In their article on extensive reading, Bamford and Day (1997) make several interesting points to consider. As a result of the Communicative Language Teaching movement, authentic reading material for real communication has largely replaced the step by step, focus on form approach to reading that was commonplace in traditional language teaching and it was suggested that students should read authentic texts by and for native speakers.
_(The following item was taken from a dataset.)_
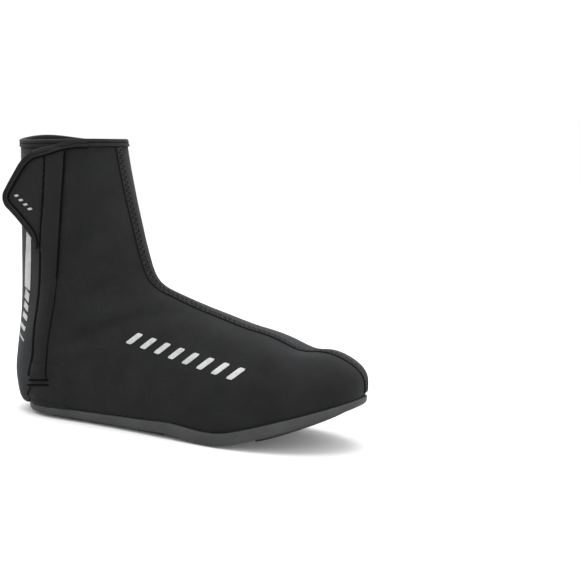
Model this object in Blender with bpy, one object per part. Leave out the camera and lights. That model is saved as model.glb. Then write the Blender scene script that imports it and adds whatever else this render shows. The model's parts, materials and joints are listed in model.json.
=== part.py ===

Honeyfield (1977) demonstrated that artificial, simplified texts lacking features of authentic texts were less-than-useful preparation for students learning to read in the real world. This may well be true for developing reading skills in the classroom and analyzing functions of discourse, though have less to do with extensive reading purposes. Although extensive reading can be regarded as a communicative meaning-oriented approach in contrast to form oriented or translation approaches, it is pointed out, however, that it is the very communicative insistence on authentic text that makes extensive reading all but impossible for less than very advanced students. Perhaps the distinction between intensive and extensive reading and the purpose for which we are reading needs to be considered before we throw the balance too far in one direction when deciding on criteria for choosing a text. That would bring us to the question of just what makes "authentic" reading material authentic. Janet Swaffer offers an explanation:

"For purposes of the foreign language classroom, an authentic text… is one whose primary intent is to communicate meaning, In other words, such a text can be one which is written for native speakers of a language to be read by other native speakers…or it may be a text intended for a language learner group. The relevant consideration here is not for whom it is written but that there has been an authentic communicative objective in mind." (1985:17)

Bramford and Day (1997) go on to suggest that artificiality in texts that have been simplified occurs when the writer is more concerned with using particular words, or telling an entire story in the present perfect and less concerned with communication.